If you're out and about during the wee hours, with either a naturally occurring or induced hunger, options for appetite gratification are few. Sure, there are some insipid chains that stay open all hours, and then there's Jay's Diner, "The Diner That Never Sleeps" (so say the menus). Open 24/7 and also serving breakfast 24/7, the business has occupied the same spot on West Henrietta Road in West Brighton since 1966.
Numerous award certificates adorn the wall near the entrance, many proclaiming Jay's as the destination for late-night eats. Conveniently located near the center of a geographic college triangle, with Rochester Institute of Technology, the University of Rochester, and Monroe Community College at the vertices, Jay's offers a 10 percent discount for students.
I've frequented Jay's periodically since childhood, and have dabbled in some late-night food foraging, but these days visits are limited to more mundane lunch and breakfast times, which, judging by the steady flow of hungry people, are equally popular.

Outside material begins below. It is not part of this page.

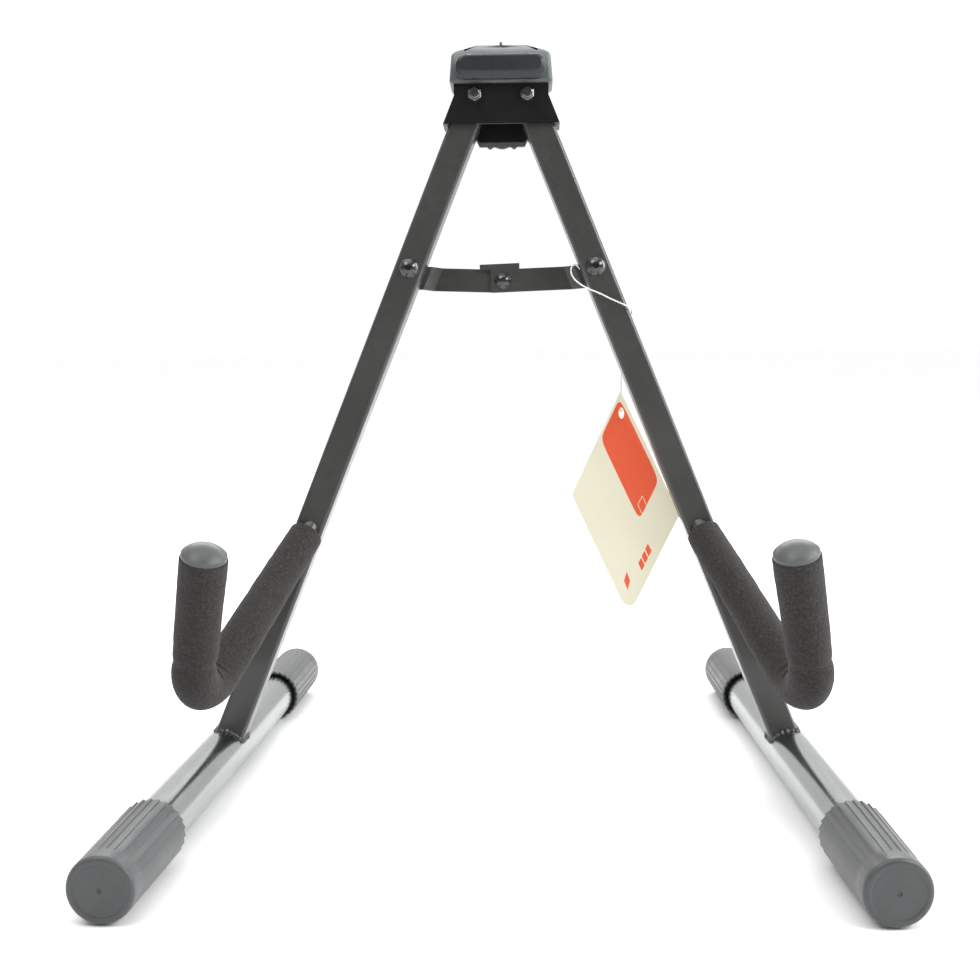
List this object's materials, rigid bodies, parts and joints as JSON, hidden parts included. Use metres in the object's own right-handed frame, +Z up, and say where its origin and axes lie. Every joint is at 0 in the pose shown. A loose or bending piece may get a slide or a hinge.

As a child, I thought the jukeboxes in the booths lining the front of the restaurant were the coolest thing ever, even though my parents never thought my choices were good mealtime music. In an effort to retain a 1950s feel, a few booths do still have jukeboxes, but no longer play 45-rpm vinyl. The teal and salmon décor (seat upholstery, light fixtures, neon lighting) might best be described as Miami Art Deco. Another unique aspect of Jay's are the small, brightly-painted flower pots at each table holding sugar-substitute packets and half-and-half. Each flower pot has stick-on letters that spell out unusual factoids -- such as "starfish haven't got brains" or "in space astronauts cannot cry" -- seemingly derived from the underside of Snapple caps.
- PHOTO BY JACOB WALSH
- Served 24/7 at Jay's Diner: Corned beef hash with two eggs over easy, home fries, and wheat toast.

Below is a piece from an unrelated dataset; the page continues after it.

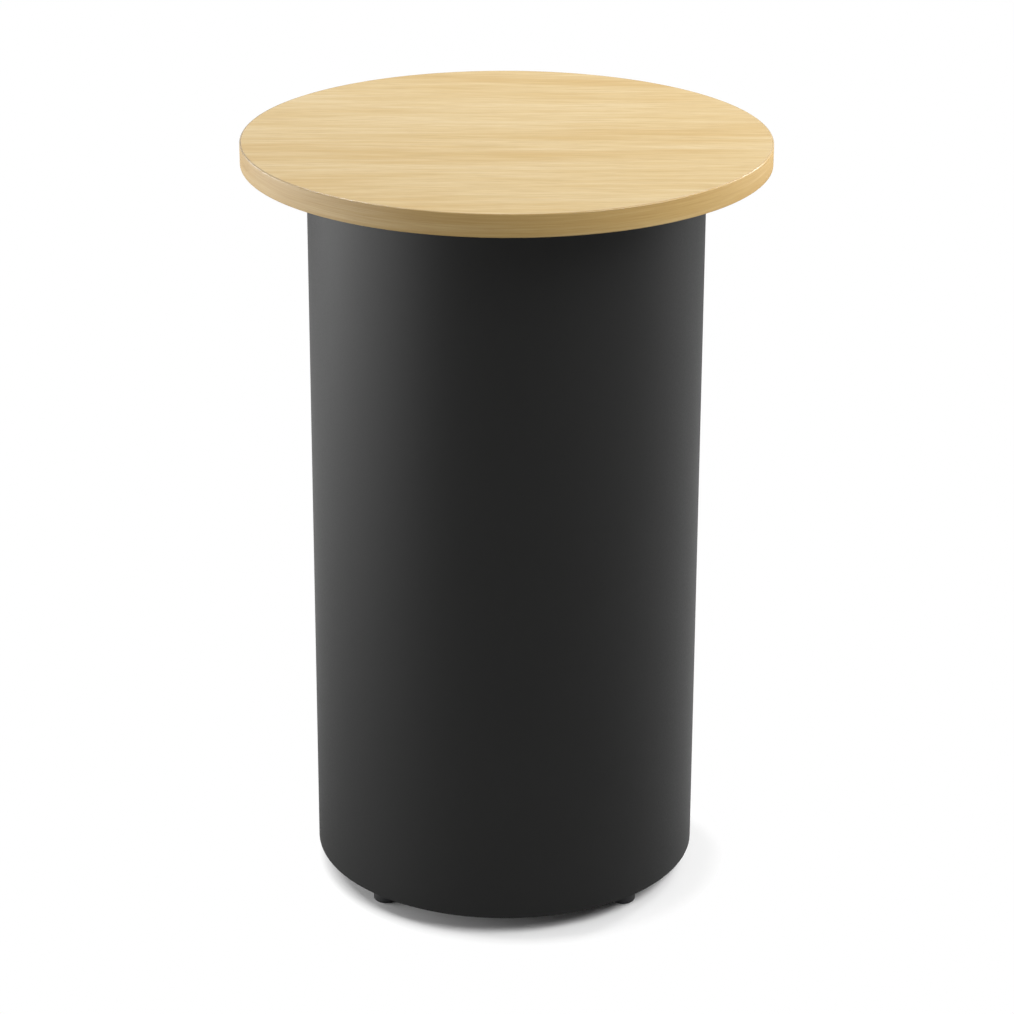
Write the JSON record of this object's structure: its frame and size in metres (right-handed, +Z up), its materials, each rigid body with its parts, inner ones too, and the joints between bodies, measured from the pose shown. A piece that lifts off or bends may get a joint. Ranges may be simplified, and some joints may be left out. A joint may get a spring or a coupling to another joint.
{
  "type": "standing meeting table",
  "caption": "Round standing-height meeting table: a thick laminated top on a full-height steel drum with screw-in levelling feet.",
  "frame": {"origin": "the drum's axis at floor level, with every levelling foot screwed fully in", "axes": "+Z up, -Y the front, +Y the back with the drum's folded seam, +X to the right seen from the front"},
  "size_m": [0.6999, 0.7, 1.04],
  "materials": {
    "oak_laminate": "matt pale oak decor",
    "oak_edging": "matt oak decor edging",
    "core_board": "raw particle board",
    "backing_sheet": "matt balancing sheet",
    "powder_coat": "fine-textured charcoal powder coat",
    "zinc_steel": "zinc plated",
    "black_nylon": "moulded black nylon"
  },
  "bodies": {
    "table": {"top_board": "core_board", "top_laminate": "oak_laminate", "backing_laminate": "backing_sheet", "edge_band": "oak_edging", "top_screws": "zinc_steel", "drum_shell": "powder_coat", "head_channel": "powder_coat", "head_arm_front": "powder_coat", "head_arm_back": "powder_coat", "base_ring": "powder_coat", "foot_weld_nuts": "powder_coat", "base_gusset_front_left_1": "powder_coat", "base_gusset_front_left_2": "powder_coat", "base_gusset_front_right_1": "powder_coat", "base_gusset_front_right_2": "powder_coat", "base_gusset_back_right_1": "powder_coat", "base_gusset_back_right_2": "powder_coat", "base_gusset_back_left_1": "powder_coat", "base_gusset_back_left_2": "powder_coat"},
    "pad_front_left": {"foot_pad_front_left": "black_nylon"},
    "stem_front_left": {"foot_stem_front_left": "zinc_steel"},
    "pad_front_right": {"foot_pad_front_right": "black_nylon"},
    "stem_front_right": {"foot_stem_front_right": "zinc_steel"},
    "pad_back_right": {"foot_pad_back_right": "black_nylon"},
    "stem_back_right": {"foot_stem_back_right": "zinc_steel"},
    "pad_back_left": {"foot_pad_back_left": "black_nylon"},
    "stem_back_left": {"foot_stem_back_left": "zinc_steel"}
  },
  "joints": [
    {"name": "foot_height_front_left", "type": "slide", "parent": "table", "child": "pad_front_left", "axis": [0, 0, -1], "range_m": [0, 0.012]},
    {"name": "foot_turn_front_left", "type": "hinge", "parent": "pad_front_left", "child": "stem_front_left", "pos_m": [-0.16334, -0.16334, 0.022], "axis": [0, 0, -1], "range_deg": [0, 2880]},
    {"name": "foot_height_front_right", "type": "slide", "parent": "table", "child": "pad_front_right", "axis": [0, 0, -1], "range_m": [0, 0.012]},
    {"name": "foot_turn_front_right", "type": "hinge", "parent": "pad_front_right", "child": "stem_front_right", "pos_m": [0.16334, -0.16334, 0.022], "axis": [0, 0, -1], "range_deg": [0, 2880]},
    {"name": "foot_height_back_right", "type": "slide", "parent": "table", "child": "pad_back_right", "axis": [0, 0, -1], "range_m": [0, 0.012]},
    {"name": "foot_turn_back_right", "type": "hinge", "parent": "pad_back_right", "child": "stem_back_right", "pos_m": [0.16334, 0.16334, 0.022], "axis": [0, 0, -1], "range_deg": [0, 2880]},
    {"name": "foot_height_back_left", "type": "slide", "parent": "table", "child": "pad_back_left", "axis": [0, 0, -1], "range_m": [0, 0.012]},
    {"name": "foot_turn_back_left", "type": "hinge", "parent": "pad_back_left", "child": "stem_back_left", "pos_m": [-0.16334, 0.16334, 0.022], "axis": [0, 0, -1], "range_deg": [0, 2880]}
  ],
  "couplings": [
    {"joint": "foot_turn_front_left", "follows": "foot_height_front_left", "rad_per_m": 4188.8},
    {"joint": "foot_turn_front_right", "follows": "foot_height_front_right", "rad_per_m": 4188.8},
    {"joint": "foot_turn_back_right", "follows": "foot_height_back_right", "rad_per_m": 4188.8},
    {"joint": "foot_turn_back_left", "follows": "foot_height_back_left", "rad_per_m": 4188.8}
  ]
}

Dino Mihalitsas, general manager of Jay's and son of owner Paul Mihalitsas, says that after his family purchased the restaurant from founder Jay Leasure in 1985, they committed to retaining the look and feel of Jay's, even after tearing down the original structures in 2001 and rebuilding to make it more accessible. Since those early days, Jay's has been a family affair, dedicated to providing customers with "personal value" and what Dino calls a "special touch" by "still doing things the old-fashioned way, and making everything from scratch," he says. He credits his mother with holding the place together for so long, calling her "the hardest working person you've ever met."
Jay's has an extensive menu with a little bit of everything for everyone, but Dino says many people come for the comfort food. As a homemade soup lover, I felt compelled to try Jay's New England-style clam chowder ($4.99/bowl), which has a somewhat legendary reputation, its recipe unchanged since 1966. I didn't care for its gelatinous texture, but apparently, I am among the few. As advertised on the menu, it is loaded with clams, but for me, the chicken noodle soup ($4.25/bowl) -- piping hot, pleasingly salty, with an authentically strong chicken flavor and lots of diced chicken, celery, carrots, and onions -- I had on a subsequent visit was significantly superior.

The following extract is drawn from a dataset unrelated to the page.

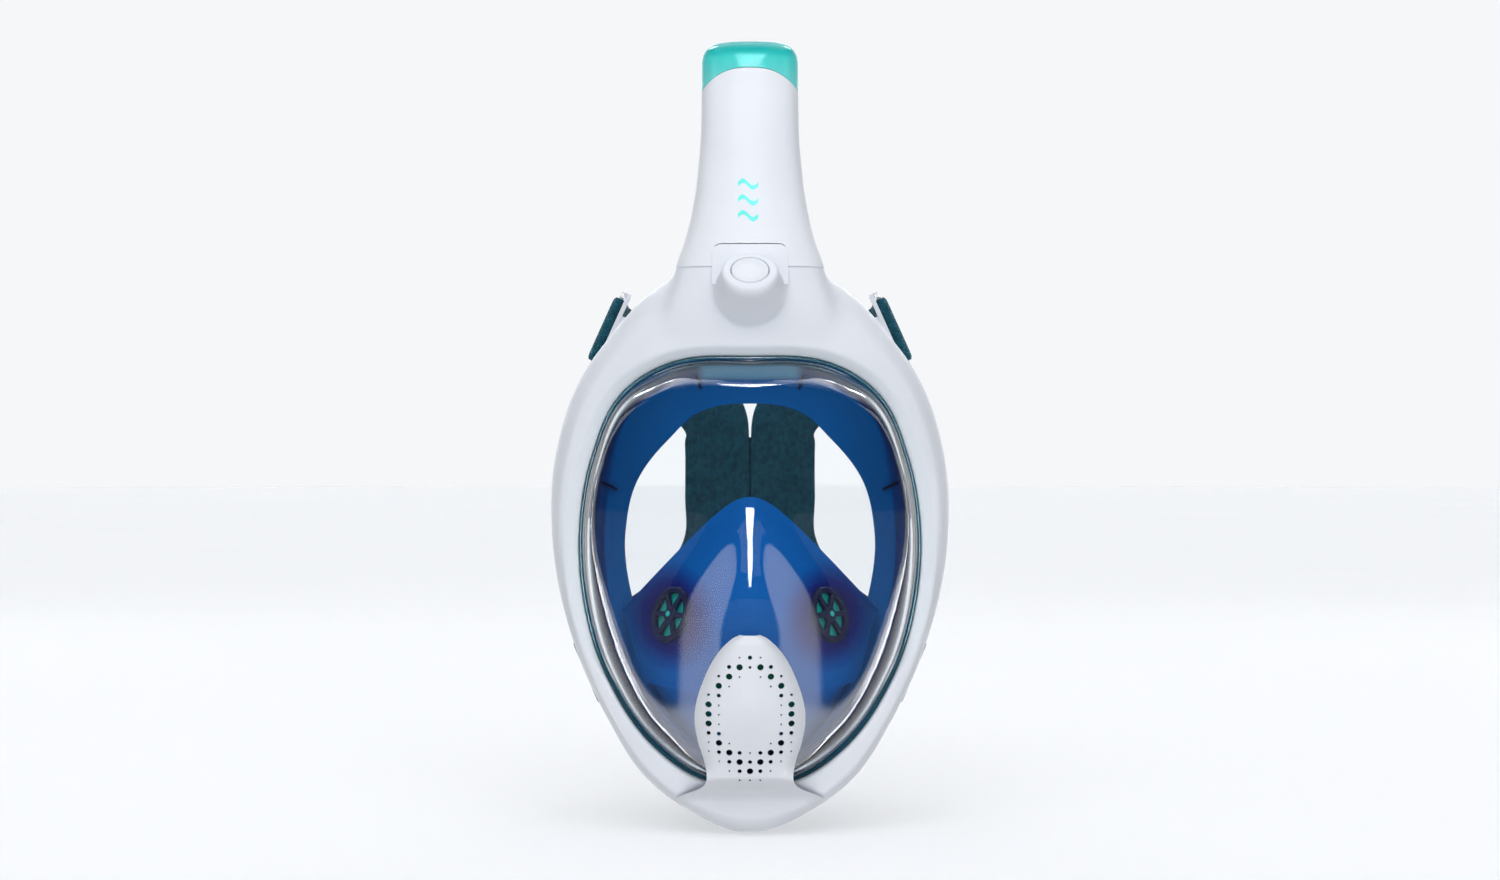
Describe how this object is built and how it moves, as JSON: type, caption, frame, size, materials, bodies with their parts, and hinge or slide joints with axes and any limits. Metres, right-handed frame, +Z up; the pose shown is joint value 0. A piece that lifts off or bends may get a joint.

The Philly cheesesteak ($8.99 with fries and pickle spear) I had after the chowder was generously filled with well-seasoned, tender, chopped beef, and a balanced mix of chopped onion and both red and green peppers -- an eminently enjoyable sandwich that could have been even better on a firmer and crustier French bread.
In the esteemed tradition of Greek diner ownership in the United States, Jay's offers some Greek dishes, and I savored the chicken souvlaki plate ($13.99 with rice, Greek salad, pita bread, and tzatziki), featuring nicely-charred yet tender, marinated chicken chunks. I appreciated that they prepare a fresh Greek salad that's more than an afterthought and more than mostly iceberg lettuce, with a respectable array of fresh vegetables, feta, and Kalamata olives. I finished this meal with a big vanilla milkshake ($4.99) -- one of my barometers for measuring diner aptitude -- and I judged this milkshake first-rate in terms of just-right thickness, restrained sweetness, and legit vanilla flavor.
I returned for breakfast with my girlfriend Molly and her two daughters, Jocelyn and Norah. Molly ordered the seasonal special of pumpkin pancakes ($6.99), which she deemed "a delicious fall treat, not overly sweet or overly spiced." Jocelyn liked that her French toast ($5.99) was "fluffy, including the crust," while Norah declared her Belgian waffle ($6.59) "the best Belgian waffle ever, and I've eaten a lot. It's soft, not crispy and buttery even without butter. I totally recommend it."
- PHOTO BY JACOB WALSH
- The French toast at Jay's is "fluffy, including the crust."
I almost always order corned beef hash ($8.99 with two eggs, toast, and home fries) when a joint makes its own. Jay's corned beef hash was uniformly small-diced and crispy in places from the griddle, but I wished the home fries had had the same crispness. (Side note: requesting home fries prepared crispy seems to be a hurdle for many diners). Regardless of the time of day I visited, the service each time was consistently courteous and attentive, further validating that anytime is a good time to eat at Jay's Diner.